The Food and Agriculture Organization of the United Nations (FAO) today marked International Mountain Day 2022 with a high-level event at its headquarters in Rome, a series of celebrations around the world and a new study that sheds light on the issue of gender equality in mountains.
International Mountain Day, celebrated every December 11, aims to raise awareness about the importance of mountains to life and seeks to build alliances that bring positive change around the world. FAO is the lead UN agency for mountains and for organizing the Day, which was proclaimed by the UN General Assembly in 2002.
The theme of this year’s edition is Women move mountains.
In mountainous regions, more than 50 percent of women carry out agricultural activities.
Yet, women face discrimination in some form or other in many walks of life, and mountain women are particularly at risk when men emigrate in search for work.
This means women are often the primary managers of mountain resources, as well as guardians of biodiversity, keepers of traditional knowledge, custodians of local culture and experts in traditional medicine. It also means that they face a number of additional constraints. On top of lacking access to credit, land ownership, markets, trainings and digital access, they are even more exposed to the negative impacts of the climate crisis and biodiversity loss. Women in mountain regions can also be victims of gender-based discrimination in many sociocultural environments and work sectors traditionally dominated by men.
“Gender equality is central to FAO’s mandate to achieve food security for all by raising levels of nutrition, improving agricultural productivity and natural resource management, and improving the lives of rural populations,” FAO Director-General QU Dongyu said in his opening remarks at the ceremony in Rome. “It is time to value mountain women and strengthen our support, providing them with access to what they need, especially to science, innovation, digitalization and technology,” he added.
Andorra Foreign Minister Maria Ubach, Stella Jean, an Italian-Haitian fashion designer and Mountain Partnership Goodwill Ambassador, and Nikki Santos, Executive Director at the Center for Native American Youth at the Aspen Institute and Mountain Partnership Goodwill Ambassador, were among those attending the event.

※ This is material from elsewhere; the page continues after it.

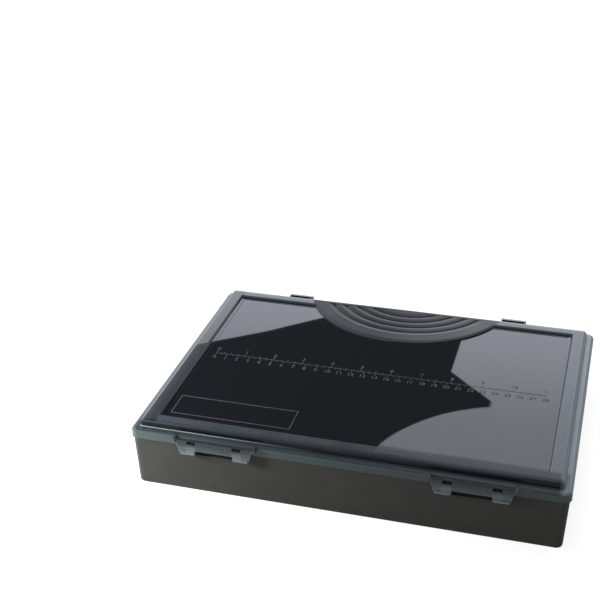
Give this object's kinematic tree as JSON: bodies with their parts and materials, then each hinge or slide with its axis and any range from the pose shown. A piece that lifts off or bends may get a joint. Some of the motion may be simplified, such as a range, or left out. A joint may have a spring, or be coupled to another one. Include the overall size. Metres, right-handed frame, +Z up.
{
  "type": "fishing tackle box",
  "caption": "Flat lidded tackle box: drafted tray with partitions and loose dividers, smoke lid with sunk window, ruler and ribbed fan grip, rear hinges, front latches.",
  "frame": {"origin": "centre of the closed box's underside", "axes": "+X along the long side to the right, -Y towards the latches, +Z up"},
  "size_m": [0.34, 0.2594, 0.0575],
  "materials": {
    "tray_olive": "semi-matte olive grey plastic",
    "lid_smoke": "smoke-tinted translucent plastic with a polished window",
    "latch_clear": "light smoke-tinted clear plastic",
    "pin_steel": "bright drawn steel",
    "divider_grey": "semi-matte grey plastic"
  },
  "bodies": {
    "tray": {"tray": "tray_olive", "hinge_pin_left": "pin_steel", "hinge_pin_right": "pin_steel", "divider_left_1": "divider_grey", "divider_left_2": "divider_grey", "divider_left_3": "divider_grey", "divider_left_4": "divider_grey", "divider_left_5": "divider_grey", "divider_middle_1": "divider_grey", "divider_middle_2": "divider_grey", "divider_middle_3": "divider_grey", "divider_middle_4": "divider_grey", "divider_right_1": "divider_grey", "divider_right_2": "divider_grey", "divider_right_3": "divider_grey", "divider_right_4": "divider_grey", "divider_right_5": "divider_grey"},
    "lid": {"lid": "lid_smoke", "latch_pins_left": "pin_steel", "latch_pins_right": "pin_steel"},
    "latch_left": {"latch_left": "latch_clear"},
    "latch_right": {"latch_right": "latch_clear"}
  },
  "joints": [
    {"name": "lid_hinge", "type": "hinge", "parent": "tray", "child": "lid", "pos_m": [0, 0.1276, 0.045], "axis": [-1, 0, 0], "range_deg": [0, 110]},
    {"name": "latch_left_pivot", "type": "hinge", "parent": "lid", "child": "latch_left", "pos_m": [-0.0993, -0.1272, 0.0493], "axis": [-1, 0, 0], "range_deg": [0, 110]},
    {"name": "latch_right_pivot", "type": "hinge", "parent": "lid", "child": "latch_right", "pos_m": [0.0993, -0.1272, 0.0493], "axis": [-1, 0, 0], "range_deg": [0, 110]}
  ]
}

Among other highlights, it showcased a video and fashion show illustrating the recent collaboration between the Peruvian women’s collective Illariy Threads4Dreams and Stella Jean. For this collaboration, Stella Jean travelled to the village of Tolconi, located 4800 metres above sea level in the Peruvian Andes, to create garments using multicoloured alpaca fibre for a 2023 fashion collection and other items to be sold directly by the women online. Through this partnership – borne from an earlier collaboration between the FAO Women’s Committee and the Mountain Partnership – the women are creating new models that can fetch higher prices on international markets.
To mark this year’s edition of International Mountain Day, FAO has published a study highlighting the stories and voices of mountain women, with a focus on rural areas and mountain tourism. The publication was produced together with the Mountain Partnership Secretariat and the Feminist Hiking Collective, a member of the Mountain Partnership and the Mountain Women of the World network.
Entitled Mountain women of the world: Challenges, resilience and collective power, the study is based on in-depth interviews with 313 local mountain women in eight countries – Argentina, Bolivia, Chile, Italy, Kenya, Kyrgyzstan, Nepal and Tanzania.
The interviewees were engaged in a range of activities, such as farming and handicrafts, as well as working in the tourism industry as guides, porters, cooks or guesthouse managers.
The study found that women’s work is socially, politically and economically invisible in most countries. Achieving recognition for the value of their work – whether paid and unpaid – remains a challenge for many mountain women. Working women in many mountain regions also have limited access to basic health services and education.
Improving their lives requires funding and a series of policies, including granting women the right to resources and services under equal conditions as men and facilitating their access to local, national and international markets through training and priority access to loans and other financial services.
The study also offers reasons for optimism. Technologies such as the internet are allowing women to organize themselves into so-called “networks of solidarity,” and this trend was accelerated during COVID-19, with 61 percent of respondents telling researchers they had connected with other women during the pandemic.
As one mountain woman in the study is quoted as saying, “In times of challenges, people get closer, and life in the mountains is full of challenges.”